With only Rp 5 (less than 1 U.S. cent) worth of unsettled
debt, for instance, a company could be declared bankrupt, even if
it had assets worth Rp 1 trillion, which would mean that the
company would be in no danger financially if the payment was
made.
"I think that with the new bill, companies will be more aware
of the importance of small claims. Under the proposed bill, any
party can still file to recover small claims using the bankruptcy
law," said Abdul.
The House and the government resumed deliberating the bill on
Aug. 26, after it had been stalled since 2001 due to the
opposition of vested interests.
Paskah Suzetta, chairman of the House special committee
charged with discussing the bill, said the House had to quickly
endorse it in order to help ensure legal certainty for the
business community and foreign investors.
"The business community has often complained about loopholes
in the bill. Now we have managed to address the problems and
ensure that their businesses in Indonesia will not be disrupted
by such problems," said Paskah.
The new bill stipulates that the approval of the Minister of
Finance is required to declare an insurance firm bankrupt. This
provision was drafted following the controversial Manulife and
Prudential cases, where the court controversially declared the
two solvent insurance firms bankrupt, although the Supreme Court
later overturned the decisions of the lower courts on appeal.
There are fears that the failure to frame and enact a
watertight bankruptcy law could further damage legal certainty
for the business community and dent the flow of foreign
investment into the country.
During the final deliberations on the bill on Tuesday, both
the government and the House agreed to protect state-owned
enterprises that are fully engaged in providing public services
from being frivolously or vexatiously declared bankrupt.
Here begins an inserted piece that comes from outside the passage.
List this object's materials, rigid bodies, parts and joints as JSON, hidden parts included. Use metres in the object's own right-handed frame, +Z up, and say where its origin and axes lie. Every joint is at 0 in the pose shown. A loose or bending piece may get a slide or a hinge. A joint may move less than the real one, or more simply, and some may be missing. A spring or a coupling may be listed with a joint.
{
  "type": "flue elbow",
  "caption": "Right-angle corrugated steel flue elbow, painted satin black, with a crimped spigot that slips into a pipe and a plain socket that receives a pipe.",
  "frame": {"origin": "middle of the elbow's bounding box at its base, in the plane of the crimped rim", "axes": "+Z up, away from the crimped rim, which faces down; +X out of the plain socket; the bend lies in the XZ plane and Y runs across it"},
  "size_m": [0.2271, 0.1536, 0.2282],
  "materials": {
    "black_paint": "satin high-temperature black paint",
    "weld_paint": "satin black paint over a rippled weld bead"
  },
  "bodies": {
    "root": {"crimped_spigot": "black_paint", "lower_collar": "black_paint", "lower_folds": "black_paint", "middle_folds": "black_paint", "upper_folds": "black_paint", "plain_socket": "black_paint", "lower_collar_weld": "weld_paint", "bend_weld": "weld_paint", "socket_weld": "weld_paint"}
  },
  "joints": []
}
As in
the case of insurers, the bill stipulates that the approval of
the Ministry of Finance will also be needed in order to declare a
state-owned enterprise insolvent.
Key points of the new bill:
1. Approval of the Ministry of Finance is needed to declare
insurance and reinsurance firms, and pension funds bankrupt.
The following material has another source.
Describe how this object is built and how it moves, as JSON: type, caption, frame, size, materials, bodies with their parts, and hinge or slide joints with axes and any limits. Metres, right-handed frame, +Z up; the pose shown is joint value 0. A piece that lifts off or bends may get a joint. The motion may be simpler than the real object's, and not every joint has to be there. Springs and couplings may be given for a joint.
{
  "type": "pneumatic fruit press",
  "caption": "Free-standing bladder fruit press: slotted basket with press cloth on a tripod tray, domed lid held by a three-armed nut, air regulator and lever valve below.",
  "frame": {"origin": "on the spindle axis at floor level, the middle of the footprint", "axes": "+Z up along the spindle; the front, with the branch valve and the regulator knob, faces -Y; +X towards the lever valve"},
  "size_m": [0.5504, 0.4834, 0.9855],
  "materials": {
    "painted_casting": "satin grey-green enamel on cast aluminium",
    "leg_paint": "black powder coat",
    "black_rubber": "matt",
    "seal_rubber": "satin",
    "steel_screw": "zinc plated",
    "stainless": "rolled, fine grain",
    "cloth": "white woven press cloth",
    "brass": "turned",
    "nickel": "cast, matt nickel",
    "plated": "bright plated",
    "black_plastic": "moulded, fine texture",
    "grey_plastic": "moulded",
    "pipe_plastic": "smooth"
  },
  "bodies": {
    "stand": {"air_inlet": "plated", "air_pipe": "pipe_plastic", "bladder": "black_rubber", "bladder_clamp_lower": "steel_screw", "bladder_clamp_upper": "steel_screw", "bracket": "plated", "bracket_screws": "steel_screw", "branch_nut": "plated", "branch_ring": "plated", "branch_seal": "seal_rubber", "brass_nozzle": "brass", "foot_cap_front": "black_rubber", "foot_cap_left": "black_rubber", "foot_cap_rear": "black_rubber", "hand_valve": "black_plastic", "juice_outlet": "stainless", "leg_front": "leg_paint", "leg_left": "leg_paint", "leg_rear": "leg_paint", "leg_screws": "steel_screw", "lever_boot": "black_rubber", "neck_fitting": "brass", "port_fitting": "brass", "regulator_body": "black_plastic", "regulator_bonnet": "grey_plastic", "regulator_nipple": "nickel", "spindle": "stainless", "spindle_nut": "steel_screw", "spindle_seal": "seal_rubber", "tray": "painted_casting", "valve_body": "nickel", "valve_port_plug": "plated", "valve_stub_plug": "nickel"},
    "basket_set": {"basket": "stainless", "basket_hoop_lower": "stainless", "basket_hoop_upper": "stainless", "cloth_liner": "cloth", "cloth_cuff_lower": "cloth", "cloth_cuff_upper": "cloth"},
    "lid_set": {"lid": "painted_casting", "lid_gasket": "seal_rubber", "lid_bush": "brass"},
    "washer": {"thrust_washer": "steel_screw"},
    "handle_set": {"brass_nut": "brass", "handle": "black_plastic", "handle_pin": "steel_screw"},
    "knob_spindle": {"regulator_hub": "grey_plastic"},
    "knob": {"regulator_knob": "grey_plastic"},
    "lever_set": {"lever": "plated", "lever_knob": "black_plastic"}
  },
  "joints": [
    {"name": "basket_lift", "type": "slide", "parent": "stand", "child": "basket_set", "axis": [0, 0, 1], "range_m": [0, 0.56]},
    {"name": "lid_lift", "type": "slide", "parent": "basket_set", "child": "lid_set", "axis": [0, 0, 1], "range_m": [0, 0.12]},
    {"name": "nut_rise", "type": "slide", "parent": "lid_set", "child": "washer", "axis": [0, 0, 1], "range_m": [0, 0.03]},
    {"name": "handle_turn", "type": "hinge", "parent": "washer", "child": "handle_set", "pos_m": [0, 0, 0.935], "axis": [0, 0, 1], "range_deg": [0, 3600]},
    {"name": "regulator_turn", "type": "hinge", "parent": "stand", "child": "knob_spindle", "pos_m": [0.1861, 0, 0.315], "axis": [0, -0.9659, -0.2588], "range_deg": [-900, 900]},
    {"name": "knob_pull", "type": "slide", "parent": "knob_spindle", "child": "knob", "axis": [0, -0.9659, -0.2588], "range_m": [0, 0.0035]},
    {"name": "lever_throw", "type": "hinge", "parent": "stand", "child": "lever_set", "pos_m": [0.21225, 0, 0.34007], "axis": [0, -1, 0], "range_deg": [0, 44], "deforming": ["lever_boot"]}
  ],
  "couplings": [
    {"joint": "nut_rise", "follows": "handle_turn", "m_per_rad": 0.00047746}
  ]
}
2. Approval of the central bank is needed in order to declare a
bank bankrupt.
3. Approval of the Capital Market Supervisory Agency (Bapepam) is
required in a bankruptcy ruling in the case of securities, stock
market, clearing and custodian firms.
4. A listed company should complete any transactions involving
its shares, or a buy-back process, after the court declares it
bankrupt.
5. A debt is an obligation which may and can be stated in the
form of money, in Indonesian or foreign currency, which was
either incurred directly or otherwise, and which arose as the
result of an agreement or by operation of law. The obligation
must be fulfilled by the debtor, and a failure to do so will give
rise to a right on the part of the creditor to redeem the debt
from the debtor's assets.
6. The decision in a bankruptcy case should be delivered within
not more than 60 days from the date on which the petition was
lodged.
7. Dissenting opinions must be made public.
8. Before the commercial court hands down its decision, a
creditor, the Ministry of Finance, Bank Indonesia, the Capital
Market Supervisory Agency or the public prosecution service may
file a petition with the court to freeze the assets of the
debtor, and appoint an interim receiver to manage those assets.